Friday, 12 September 2008
British Comics - Part Six - Joe Colquhoun (an unsung hero)
Very few people have heard of Joe Colquhoun. I strongly doubt that any American comic book readers would have heard of him. France? Probably but then again they, like the Japanese, take comics very seriously.
Certainly over here in the UK, although he is much revered, he simply hasn't received the kind of kudos that he so deserves.
Joe was born in 1927 in Harrow, Middlesex, England. Even as a child he had wanted to be a comic illustrator but unfortunately the second world war got in the way of his passion. He joined the Navy and, so popular legend has it, loved his time in service.
As the war drew to its end, Joe then joined Kingston school of art which gave him the break he was after. As with all things though, reality bit hard and the harsh economic climate of late 1940's England proved a battle in it self.
1951 was the year of his first published work in the comic 'Jungle Trails' where he drew 'Carver of the Island'. Joining the huge conglomerate IPC, where he was to remain for thirty years, he started working on The Lion and, two years later, its sister publication Tiger.
All of these were very typical boys adventure strips. Nothing very groundbreaking but all of them highly entertaining. Then, with a bit of luck and damn good timing, Joe was asked to illustrate a new boys footballing strip. Roy of the Rovers. Loosely based on the tragic Busby Babes of English Footballing legend, Manchester United, this strip was an instant success and was bought in truck loads by boys from the age of six up to sixteen.He didn't just draw it either, there were times when he both scripted and illustrated it as well.
Roy of the Rovers has remained one of British comics success stories and is still being produced today.Funny thing is Joe hated football and only stayed with the strip for six years.
At the start of the seventies he was working on humorous comics like 'Cor!' and 'Buster'. The man behind Warrior, Dez Skinn who during the early seventies was Editor of 'Buster' had this to say of Joe...
"I had the wonderful opportunity of working with Joe in the mid-'70s. I wouldn't call his Buster work 'humour' as he produced a fabulous 2-page weekly full colour strip 'Kid Chameleon.' This predated his Battle work, but is one of those forgotten wonders of British comics. I remember driving out to visit him at his home and he was as wonderful a person as he was an artist. I only regret his brilliance wasn't realised in his own lifetime and that it's only now being appreciated."

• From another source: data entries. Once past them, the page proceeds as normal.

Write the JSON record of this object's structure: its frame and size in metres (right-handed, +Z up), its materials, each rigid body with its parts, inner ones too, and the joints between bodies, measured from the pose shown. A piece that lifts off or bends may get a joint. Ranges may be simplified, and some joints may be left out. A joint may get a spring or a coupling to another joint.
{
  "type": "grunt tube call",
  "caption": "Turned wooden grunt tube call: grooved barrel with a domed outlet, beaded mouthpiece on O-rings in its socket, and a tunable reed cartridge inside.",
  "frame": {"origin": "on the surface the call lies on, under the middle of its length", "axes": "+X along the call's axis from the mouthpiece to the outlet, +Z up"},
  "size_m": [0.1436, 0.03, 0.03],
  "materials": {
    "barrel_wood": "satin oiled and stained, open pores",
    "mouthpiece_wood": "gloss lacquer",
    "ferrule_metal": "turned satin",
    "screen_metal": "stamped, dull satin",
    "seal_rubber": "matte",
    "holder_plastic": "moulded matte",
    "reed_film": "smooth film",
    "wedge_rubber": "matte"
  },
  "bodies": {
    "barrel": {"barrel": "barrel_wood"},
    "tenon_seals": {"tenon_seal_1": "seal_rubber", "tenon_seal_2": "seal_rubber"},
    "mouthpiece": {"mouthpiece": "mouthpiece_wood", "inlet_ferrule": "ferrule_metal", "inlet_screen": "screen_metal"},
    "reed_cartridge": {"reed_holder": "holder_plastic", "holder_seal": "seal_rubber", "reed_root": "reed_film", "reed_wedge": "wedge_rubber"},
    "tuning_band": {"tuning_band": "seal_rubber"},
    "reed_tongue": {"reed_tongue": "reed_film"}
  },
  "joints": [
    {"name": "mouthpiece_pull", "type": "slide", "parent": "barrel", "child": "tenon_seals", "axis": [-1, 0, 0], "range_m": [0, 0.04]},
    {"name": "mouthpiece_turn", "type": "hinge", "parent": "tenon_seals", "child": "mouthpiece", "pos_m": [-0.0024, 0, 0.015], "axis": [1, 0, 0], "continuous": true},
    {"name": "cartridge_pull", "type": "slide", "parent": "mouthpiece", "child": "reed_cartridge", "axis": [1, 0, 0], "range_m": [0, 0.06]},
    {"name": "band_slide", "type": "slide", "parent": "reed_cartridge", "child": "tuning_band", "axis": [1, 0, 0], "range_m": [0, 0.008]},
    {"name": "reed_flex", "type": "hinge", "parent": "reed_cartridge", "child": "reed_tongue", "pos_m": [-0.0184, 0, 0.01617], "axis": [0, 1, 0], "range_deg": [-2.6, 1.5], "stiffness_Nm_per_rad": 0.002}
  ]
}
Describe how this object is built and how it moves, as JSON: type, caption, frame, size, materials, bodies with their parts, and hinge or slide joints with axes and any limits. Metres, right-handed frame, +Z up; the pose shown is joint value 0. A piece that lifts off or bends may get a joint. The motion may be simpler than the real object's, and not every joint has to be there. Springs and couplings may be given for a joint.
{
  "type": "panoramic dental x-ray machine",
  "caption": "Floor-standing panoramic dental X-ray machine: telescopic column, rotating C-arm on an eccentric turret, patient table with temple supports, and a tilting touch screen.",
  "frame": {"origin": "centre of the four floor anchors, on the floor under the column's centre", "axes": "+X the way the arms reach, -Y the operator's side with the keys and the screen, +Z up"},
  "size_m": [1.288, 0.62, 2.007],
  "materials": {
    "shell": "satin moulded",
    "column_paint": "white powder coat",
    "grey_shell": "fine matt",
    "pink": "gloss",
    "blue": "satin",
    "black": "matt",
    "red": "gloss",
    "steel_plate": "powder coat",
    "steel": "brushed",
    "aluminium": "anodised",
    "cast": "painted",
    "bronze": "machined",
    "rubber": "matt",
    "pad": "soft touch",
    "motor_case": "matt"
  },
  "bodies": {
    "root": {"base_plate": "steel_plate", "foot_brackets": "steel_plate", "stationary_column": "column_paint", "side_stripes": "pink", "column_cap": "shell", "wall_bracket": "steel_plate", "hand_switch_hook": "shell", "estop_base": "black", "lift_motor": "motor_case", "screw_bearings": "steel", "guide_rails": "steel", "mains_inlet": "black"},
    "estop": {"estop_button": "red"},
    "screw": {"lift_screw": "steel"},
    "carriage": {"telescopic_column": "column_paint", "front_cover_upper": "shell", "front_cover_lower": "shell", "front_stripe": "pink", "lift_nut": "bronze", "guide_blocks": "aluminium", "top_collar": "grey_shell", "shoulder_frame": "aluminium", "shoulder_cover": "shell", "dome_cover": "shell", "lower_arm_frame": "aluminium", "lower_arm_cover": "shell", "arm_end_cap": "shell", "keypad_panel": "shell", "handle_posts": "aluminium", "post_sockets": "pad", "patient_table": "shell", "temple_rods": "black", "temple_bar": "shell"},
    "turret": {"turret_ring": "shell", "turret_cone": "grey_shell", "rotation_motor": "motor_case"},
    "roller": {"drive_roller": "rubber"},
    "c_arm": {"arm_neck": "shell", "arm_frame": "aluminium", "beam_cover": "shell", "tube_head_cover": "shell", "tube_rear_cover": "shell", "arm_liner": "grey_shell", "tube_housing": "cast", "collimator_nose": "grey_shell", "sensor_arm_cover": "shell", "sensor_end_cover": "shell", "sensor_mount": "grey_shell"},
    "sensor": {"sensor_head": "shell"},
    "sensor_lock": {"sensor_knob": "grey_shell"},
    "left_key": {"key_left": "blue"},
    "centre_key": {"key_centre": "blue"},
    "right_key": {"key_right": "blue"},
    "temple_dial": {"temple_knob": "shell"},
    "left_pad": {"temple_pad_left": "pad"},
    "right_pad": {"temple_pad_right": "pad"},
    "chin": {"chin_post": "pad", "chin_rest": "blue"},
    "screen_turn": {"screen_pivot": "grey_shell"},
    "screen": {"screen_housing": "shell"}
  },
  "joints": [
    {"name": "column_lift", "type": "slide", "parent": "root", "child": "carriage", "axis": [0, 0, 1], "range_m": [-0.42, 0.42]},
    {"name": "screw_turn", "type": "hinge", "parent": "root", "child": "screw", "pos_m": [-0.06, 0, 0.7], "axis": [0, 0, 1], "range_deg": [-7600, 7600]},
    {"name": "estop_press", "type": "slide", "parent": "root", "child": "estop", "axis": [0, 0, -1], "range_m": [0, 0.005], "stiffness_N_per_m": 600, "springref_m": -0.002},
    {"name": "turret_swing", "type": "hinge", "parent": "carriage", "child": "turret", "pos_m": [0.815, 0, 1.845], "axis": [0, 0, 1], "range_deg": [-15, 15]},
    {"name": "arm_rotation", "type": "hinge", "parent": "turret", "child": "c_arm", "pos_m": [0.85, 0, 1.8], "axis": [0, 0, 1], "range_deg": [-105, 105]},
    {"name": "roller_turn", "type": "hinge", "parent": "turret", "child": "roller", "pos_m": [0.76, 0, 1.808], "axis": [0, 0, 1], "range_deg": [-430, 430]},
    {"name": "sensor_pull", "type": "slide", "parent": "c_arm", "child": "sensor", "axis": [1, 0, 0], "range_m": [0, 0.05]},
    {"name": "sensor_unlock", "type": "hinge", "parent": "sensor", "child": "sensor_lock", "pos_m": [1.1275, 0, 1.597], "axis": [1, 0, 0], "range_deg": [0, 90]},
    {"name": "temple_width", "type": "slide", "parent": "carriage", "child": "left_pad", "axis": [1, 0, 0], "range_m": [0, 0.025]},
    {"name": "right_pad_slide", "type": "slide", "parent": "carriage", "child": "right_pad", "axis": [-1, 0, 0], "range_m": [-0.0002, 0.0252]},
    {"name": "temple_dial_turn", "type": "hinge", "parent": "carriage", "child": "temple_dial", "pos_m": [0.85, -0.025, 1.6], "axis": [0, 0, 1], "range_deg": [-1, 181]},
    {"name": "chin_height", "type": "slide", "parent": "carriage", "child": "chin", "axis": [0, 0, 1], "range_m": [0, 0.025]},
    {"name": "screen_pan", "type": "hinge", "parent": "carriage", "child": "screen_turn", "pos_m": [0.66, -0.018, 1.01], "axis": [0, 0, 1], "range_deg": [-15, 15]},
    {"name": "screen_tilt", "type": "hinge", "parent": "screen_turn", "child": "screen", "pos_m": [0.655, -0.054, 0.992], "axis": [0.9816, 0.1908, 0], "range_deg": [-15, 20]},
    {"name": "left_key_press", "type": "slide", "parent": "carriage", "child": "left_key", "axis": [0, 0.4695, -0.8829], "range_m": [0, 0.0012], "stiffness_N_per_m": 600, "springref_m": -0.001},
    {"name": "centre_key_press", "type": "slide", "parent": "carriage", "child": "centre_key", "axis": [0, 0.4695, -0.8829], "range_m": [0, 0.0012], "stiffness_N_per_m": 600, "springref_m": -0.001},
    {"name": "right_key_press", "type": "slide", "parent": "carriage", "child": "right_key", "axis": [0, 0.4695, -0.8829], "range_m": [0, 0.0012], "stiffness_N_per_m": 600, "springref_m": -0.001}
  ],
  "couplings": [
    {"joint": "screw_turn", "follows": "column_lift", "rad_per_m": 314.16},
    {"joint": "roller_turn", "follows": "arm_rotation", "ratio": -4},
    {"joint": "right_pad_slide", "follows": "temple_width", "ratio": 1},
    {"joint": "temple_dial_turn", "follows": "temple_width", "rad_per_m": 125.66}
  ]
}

As with his tenure on 'Roy of the Rovers' he remained with the strip for six years and then moved onto another IPC publication, 'Battle Picture Weekly'. Initially he drew 'Soldier Sharp-the Rat of the Rifles' and then was asked to start illustrating a strip about an English world war two pilot who flew and fought with the Russian Airforce. The strip was entitled 'Johnny Red'.
Johnny Red went on to be another notch of success in the Colquhoun portfolio and although Joe only worked on it for two years, it brought him to the attention of one Pat Mills. Pat had been asked to work on Battle and decided to try something a little different. Something that would push the envelope to stretching point. World War Two books, films and comics have always sold well. There is lots of movement in them, lots of action. Men and tanks moving into battle. World War One was not at all like this. It was trench warfare. Slow. Suicidal. Boring. It was also one hell of a disaster in terms of human infantry loss.
'Charleys War' was the resultant work of near genius. And it took the two men, Mills and Colquhoun working in a tight relationship to deliver this mini masterpiece.
Mills stories were graphically bitter-sweet tales that had a grim, and sometimes black humour, about them. Cleverly spun and intertwined into the tales was the central characters, Charley Bourne's, letters home. Written in a Cockney sparrow's poor English they had a massive emotional impact on the stories. Poignant and tragic, and often miserable, they conveyed the honest truth that World War One was no fun at all.
The strip lasted for eight years and took the tale, in chronological and historical order, right up to the start of the Second World War. 'Charleys War' ended in 1987.It was, and still is a remarkable piece of comic book fiction. Something that I will have to return to later.
The man was a stalwart of British comicdom. His attention to detail was staggering. The panel structure was amazing. Unlike so many, especially American studio artists, he drew the characters faces with the emotion that matched the story and, more importantly the panel.
He was far too slow and wouldn't, couldn't have made much money but for Joe getting it right was the all consuming philosophy that was his hallmark. Among the legends of British comic books that include Don Lawrence, Frank Bellamy, Frank Hampson, Alan Moore and Neil Gaiman, Joe should be numbered alongside them.
In 1982 Joe sadly had a heart attack and had to, whilst recovering, albeit briefly, stop drawing the strip. He was sorely missed and in his absence no other artist could truly fill his enormous boots. Joe continued working in the comic genre up until his death in late 1987
Russell Cuts the Corn From The Brewers Whiskers.